Algo me gustaba mucho de estar con Laura. En el momento que estaba con ella, me volvía invisible. Ella hacía sus cosas, salía de la recámara, acomodaba su ropa, etcétera. Se acostaba en la cama y estaba en su computadora. Como si yo no estuviera ahí, una exquisita comunicación en silencio. Realmente no había nada que hablar. A veces, esa realidad me gustaba corromperla imaginando que en realidad yo no existía físicamente ahí. Eso le daba un toque siniestro a la escena.
Volviendo a mi viaje, siempre me pasaba lo mismo, perdía la noción del tiempo. Cuando entraba en conciencia del presente, como un pez resbaladizo en las manos, me era imposible determinar un "ahora", sujetarlo y contemplarlo. Eso me gustaba, me hacía cuestionar la factibilidad del concepto social del tiempo cuando lo tratamos de entender en el conciente interno. El tiempo como un límite social, un regulador, pero en el ambiente interno, en la realidad interna donde no entra el trabajo, las citas, la comida, la cena, el día o la noche, la gente; el tiempo es irrelevante.

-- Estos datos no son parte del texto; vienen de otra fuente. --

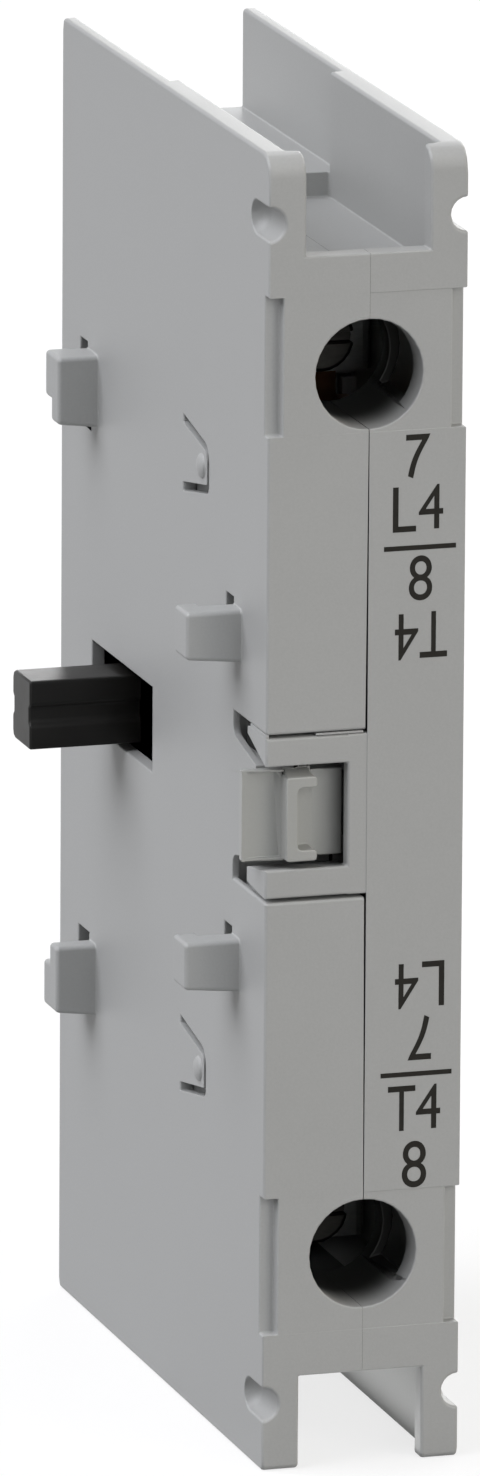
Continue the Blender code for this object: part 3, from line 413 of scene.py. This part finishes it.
def wedge(low, high, rise=0, lean=0):
    # a box between two corners in mm; a rise spreads its rear face up and down, and a lean
    # brings the right end of its front face forward
    bpy.ops.object.select_all(action="DESELECT")
    bpy.ops.mesh.primitive_cube_add(size=1)
    tool = bpy.context.object
    for vert in tool.data.vertices:
        share = [c + 0.5 for c in vert.co]
        place = [a + (b - a) * part for a, b, part in zip(low, high, share)]
        if share[1] > 0.5:
            place[2] += rise if share[2] > 0.5 else -rise
        elif share[0] > 0.5:
            place[1] -= lean
        vert.co = point(*place)
    return tool


def carve(piece, tool, operation):
    pickOnly(piece)
    change = piece.modifiers.new(operation.lower(), "BOOLEAN")
    change.operation = operation
    change.object = tool
    bpy.ops.object.modifier_apply(modifier=change.name)
    bpy.data.objects.remove(tool)


def near(value, target):
    return abs(value - target) < matching["flat"]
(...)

Conga, la gata me cayó encima. Se me acurrucaba y la contemplé. Me dí cuenta en tanta sabiduría guardada en la naturaleza, en los organismos vivos, la respiración, la reacción a las caricias, los ojos cerrados. La armonía del conjunto. Tantas señales en todos lados, la gran sabiduría que era ignorada por la inercia tan fuerte de la sociedad y sus medios, la iglesia, la herencia cultural familiar, ese inconciente colectivo...
Concluí que realmente estar solo es un placer, como fumar. Posiblemente eso es lo que más extraño de fumar, los momentos de introspección y reflexión, las conclusiones. Para llegar a ese paraíso interno, es necesario abatir el sentimiento de culpa de no pertenecer socialmente a la multitud (la cual rechazo al estar la media social embrutecida por banalidades). Existe la interaccion sana, pero sólo con espíritus no convencionales, con los vanguardistas, con los que son ellos, no máscaras o botargas.